Most scraping tools just give you what’s on the page. Don’t expect them to “find anyone’s email.” For enrichment (like appending emails or social profiles), you’ll need a separate tool or service—think Hunter.io, Snov.io, or manual research.

5. Budget: Start Small, Scale Up

Pricing varies wildly. Scrapingbee is affordable for most startups and scales well. Bright Data or Oxylabs can get pricey fast. Always start with the lowest tier that meets your needs, and only upgrade if you hit limits.


Real-World Setups That Work

Here’s how teams actually use these tools for B2B lead generation:

  • Bootstrapped Startup: Scrapingbee + Python scripts + Google Sheets. Simple, cheap, reliable.
  • Mid-size Growth Team: Apify actors for LinkedIn + enrichment with Snov.io + scheduled data dumps to CRM.
  • Enterprise Sales: Custom Scrapy or Playwright setup + Bright Data proxies + in-house data ops team.

Notice what’s missing? Bloated, “all-in-one” scraping platforms that promise to do everything. Most teams end up with a few focused tools glued together.

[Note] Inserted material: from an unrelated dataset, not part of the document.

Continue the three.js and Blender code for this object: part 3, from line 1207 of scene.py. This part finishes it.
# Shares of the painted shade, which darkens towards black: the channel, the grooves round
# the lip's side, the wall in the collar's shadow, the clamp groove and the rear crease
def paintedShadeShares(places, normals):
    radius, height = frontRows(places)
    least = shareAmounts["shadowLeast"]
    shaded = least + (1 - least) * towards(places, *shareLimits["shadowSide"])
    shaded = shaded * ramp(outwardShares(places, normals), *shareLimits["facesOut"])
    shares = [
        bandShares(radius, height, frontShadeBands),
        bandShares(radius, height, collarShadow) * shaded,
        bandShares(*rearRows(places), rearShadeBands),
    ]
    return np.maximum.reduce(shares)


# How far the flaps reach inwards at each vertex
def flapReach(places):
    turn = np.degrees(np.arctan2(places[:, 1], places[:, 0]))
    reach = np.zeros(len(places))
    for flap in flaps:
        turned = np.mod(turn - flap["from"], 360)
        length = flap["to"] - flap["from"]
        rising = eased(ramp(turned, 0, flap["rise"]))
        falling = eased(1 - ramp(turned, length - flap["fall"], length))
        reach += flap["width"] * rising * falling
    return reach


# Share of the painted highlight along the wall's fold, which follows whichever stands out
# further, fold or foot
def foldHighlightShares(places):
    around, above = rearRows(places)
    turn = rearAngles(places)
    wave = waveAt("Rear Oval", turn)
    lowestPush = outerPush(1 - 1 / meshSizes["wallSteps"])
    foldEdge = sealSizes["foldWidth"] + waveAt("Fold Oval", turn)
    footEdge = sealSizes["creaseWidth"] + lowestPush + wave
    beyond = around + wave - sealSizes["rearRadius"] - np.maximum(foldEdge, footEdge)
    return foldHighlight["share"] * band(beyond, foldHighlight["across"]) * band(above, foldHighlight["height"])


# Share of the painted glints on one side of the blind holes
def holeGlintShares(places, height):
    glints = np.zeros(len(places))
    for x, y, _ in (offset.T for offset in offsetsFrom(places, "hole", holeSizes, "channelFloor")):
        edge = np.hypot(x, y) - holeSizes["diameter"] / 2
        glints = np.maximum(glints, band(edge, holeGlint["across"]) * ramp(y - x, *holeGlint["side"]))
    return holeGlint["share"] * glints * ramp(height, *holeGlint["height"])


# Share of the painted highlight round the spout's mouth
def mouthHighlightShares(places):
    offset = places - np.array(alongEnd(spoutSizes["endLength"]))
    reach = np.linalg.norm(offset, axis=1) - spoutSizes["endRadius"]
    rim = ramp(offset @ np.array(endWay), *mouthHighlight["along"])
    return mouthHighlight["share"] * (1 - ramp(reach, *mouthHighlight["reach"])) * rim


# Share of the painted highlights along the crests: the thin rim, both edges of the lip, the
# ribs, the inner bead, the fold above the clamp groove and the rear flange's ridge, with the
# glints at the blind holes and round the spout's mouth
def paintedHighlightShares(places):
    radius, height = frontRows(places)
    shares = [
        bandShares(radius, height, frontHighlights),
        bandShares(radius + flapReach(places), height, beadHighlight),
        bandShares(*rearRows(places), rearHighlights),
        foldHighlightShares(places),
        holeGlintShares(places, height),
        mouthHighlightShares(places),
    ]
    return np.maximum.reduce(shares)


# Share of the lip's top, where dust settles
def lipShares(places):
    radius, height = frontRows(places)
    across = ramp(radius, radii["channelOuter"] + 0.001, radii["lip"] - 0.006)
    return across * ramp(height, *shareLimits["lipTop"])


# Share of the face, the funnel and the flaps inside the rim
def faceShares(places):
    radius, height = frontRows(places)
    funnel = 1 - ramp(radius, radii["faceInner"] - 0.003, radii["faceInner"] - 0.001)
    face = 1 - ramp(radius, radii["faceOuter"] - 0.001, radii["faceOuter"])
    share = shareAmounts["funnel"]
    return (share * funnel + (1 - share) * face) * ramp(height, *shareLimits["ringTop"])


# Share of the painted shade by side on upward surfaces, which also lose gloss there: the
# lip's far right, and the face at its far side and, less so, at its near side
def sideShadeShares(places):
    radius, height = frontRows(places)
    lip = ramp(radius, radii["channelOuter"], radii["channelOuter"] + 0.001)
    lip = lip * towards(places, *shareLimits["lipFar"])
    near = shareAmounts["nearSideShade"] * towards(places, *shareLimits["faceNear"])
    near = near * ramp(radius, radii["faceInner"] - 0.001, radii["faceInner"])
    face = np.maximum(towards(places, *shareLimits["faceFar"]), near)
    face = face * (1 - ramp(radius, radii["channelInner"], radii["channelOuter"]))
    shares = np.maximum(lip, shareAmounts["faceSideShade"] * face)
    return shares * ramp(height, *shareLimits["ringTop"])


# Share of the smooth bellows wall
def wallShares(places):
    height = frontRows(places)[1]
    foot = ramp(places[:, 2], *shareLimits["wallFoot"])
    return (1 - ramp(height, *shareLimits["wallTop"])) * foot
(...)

Skip the Hype: How to Choose (and Keep Your Sanity)

  1. List the sites you need to scrape. Be specific. If it’s just LinkedIn or Google Maps, find something purpose-built.
  2. Decide if you need code or no-code. If you or your team can code, go for flexibility (Scrapingbee, Apify custom actors). If not, try marketplace actors or specialized tools.
  3. Run a small test. Don’t buy annual plans or commit big budgets until you’ve scraped a few hundred leads and verified the data quality.
  4. Expect ongoing tweaks. No tool is set-and-forget. Sites change, selectors break, or you need new fields.
  5. Ignore the hype. Fancy dashboards don’t find you more leads. Reliable data and simple workflows do.

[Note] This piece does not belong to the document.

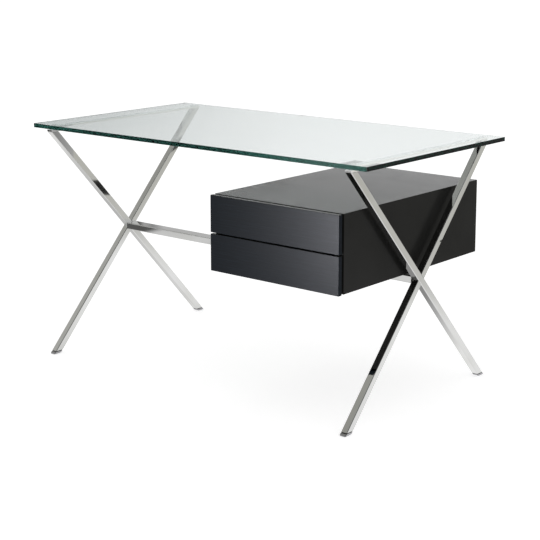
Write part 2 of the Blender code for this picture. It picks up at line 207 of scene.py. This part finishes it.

Keep It Simple—Iterate as You Grow

There’s no “perfect” scraping tool for B2B lead gen, and anyone who says otherwise hasn’t spent enough time cleaning messy CSVs. Start small. Use the simplest tool that gets the job done. And when you hit a wall, upgrade—don’t rebuild everything from scratch.

Web scraping for B2B is more about patience and process than magic tools. Focus on what actually moves the needle, and you’ll avoid a lot of wasted time (and money).